C’est officiel depuis aujourd’hui : l’Agence spatiale européenne (ESA) « suspend » la mission ExoMars. Dans un communiqué diffusé ce jour, l’ESA déclare « déplorer profondément les pertes humaines et les conséquences tragiques de l’agression contre l’Ukraine » et « s’aligner pleinement sur les sanctions imposées à la Russie par ses États membres ». Vont désormais être étudiées les options possibles pour mener à bien ce projet spatial russo-européen de grande ampleur, destiné à détecter des traces de vie passée sur Mars. 

Le 8 mars dernier, François Forget (CNRS), planétologue à l’institut Simon Laplace, estimait que « toutes les cartes (étaient) sur la table ». Sont désormais exclus le maintien du lancement prévu à l’automne 2022, ainsi que le report du projet avec l’Agence russe (Roscosmos) : l’ESA a aussi décidé de suspendre la collaboration avec elle. C’est donc le développement par les Européens d’un système d’atterrissage autonome qui va désormais pouvoir être étudié. 
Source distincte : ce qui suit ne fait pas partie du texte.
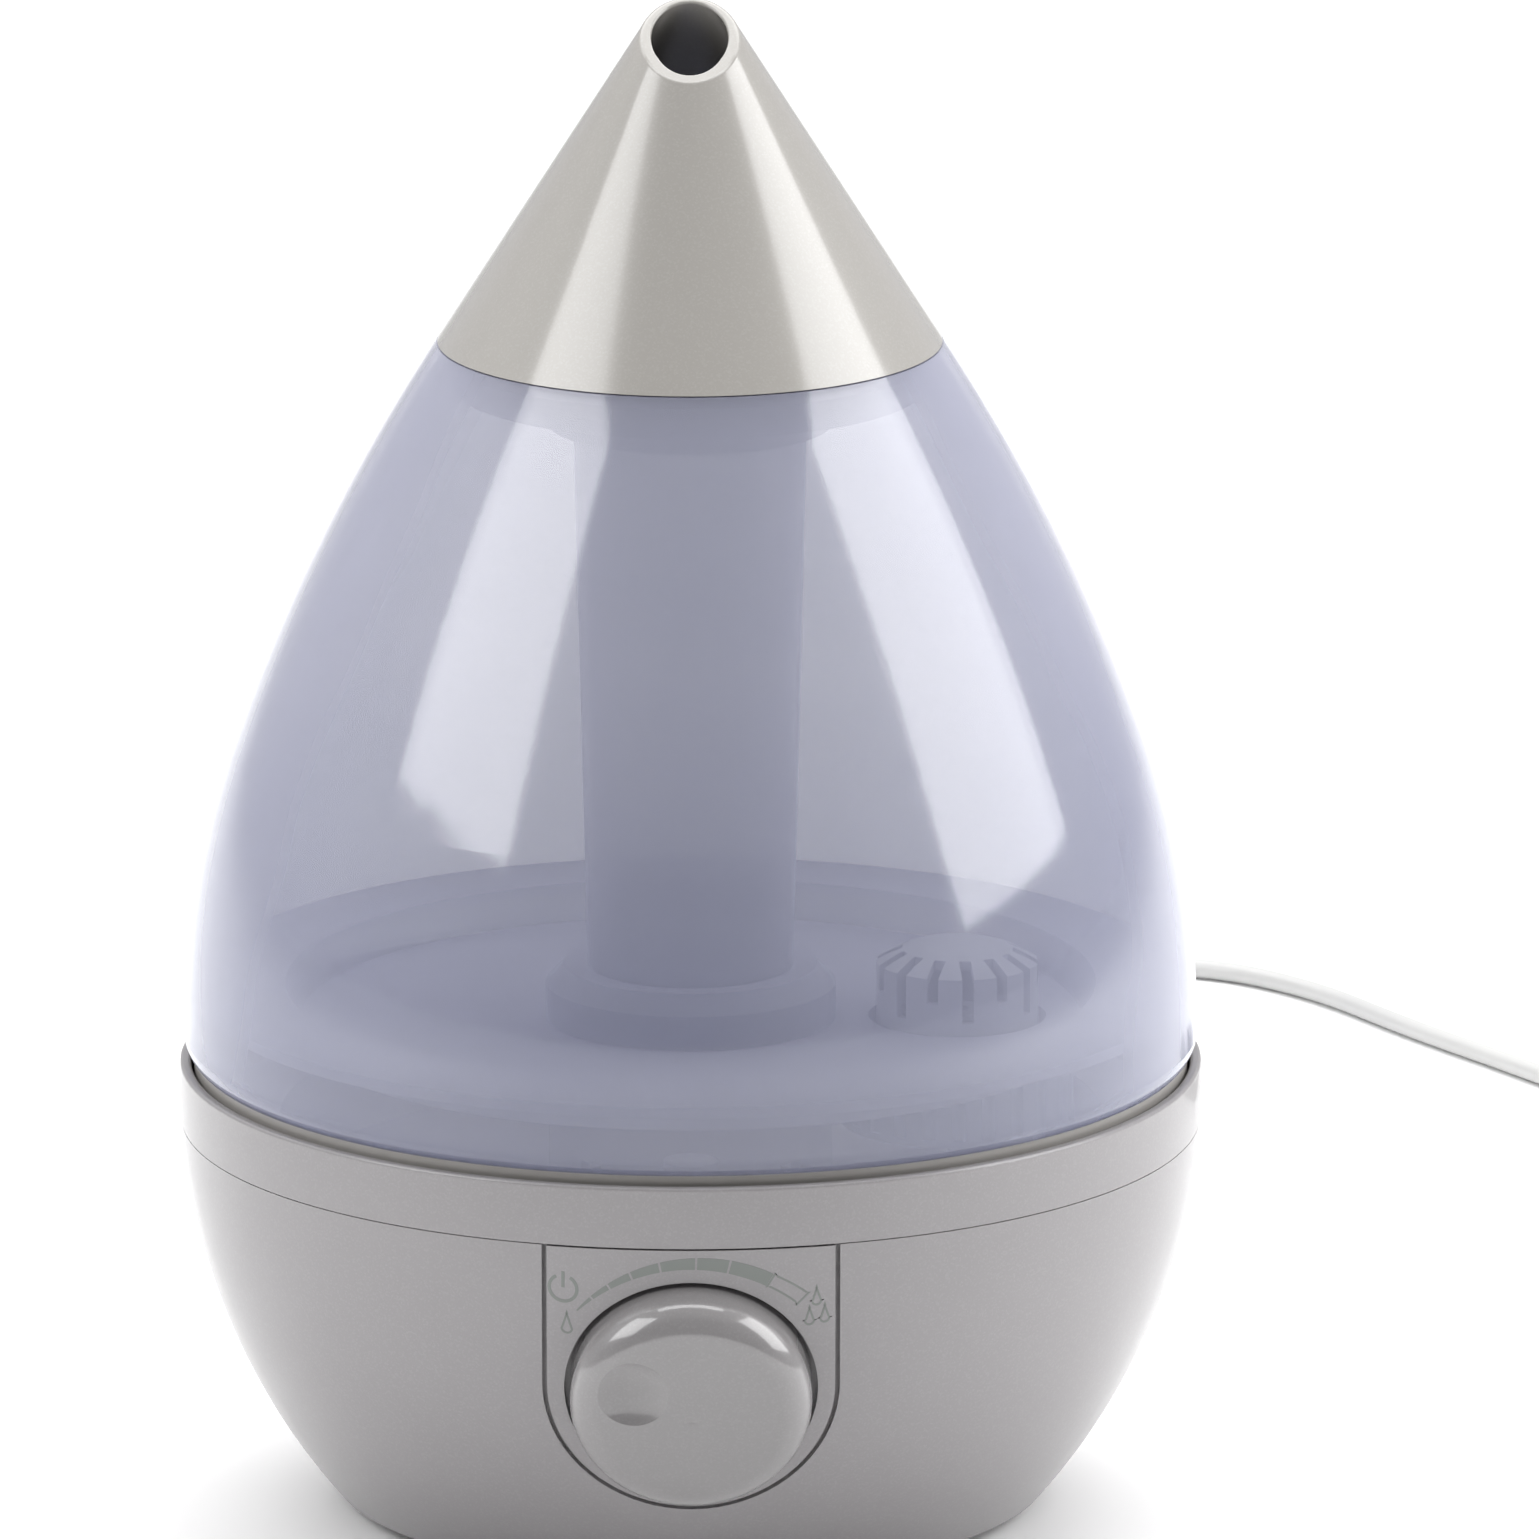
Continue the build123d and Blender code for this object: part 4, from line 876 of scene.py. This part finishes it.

Le projet Exomars comporte deux volets : la mise en orbite de la sonde Orbiter TGO (Trace Gas Orbiter), effective depuis 2016, tout d’abord. Début mars, ce volet se poursuivait encore, même si François Forget constatait un « coup de froid » : « Des collègues d’autres pays européens n’ont plus le droit d’assister à des réunions avec les Russes, du coup des rencontres sont annulées, parfois avec des collègues russes que nous connaissons depuis longtemps, certains même devenus des amis ».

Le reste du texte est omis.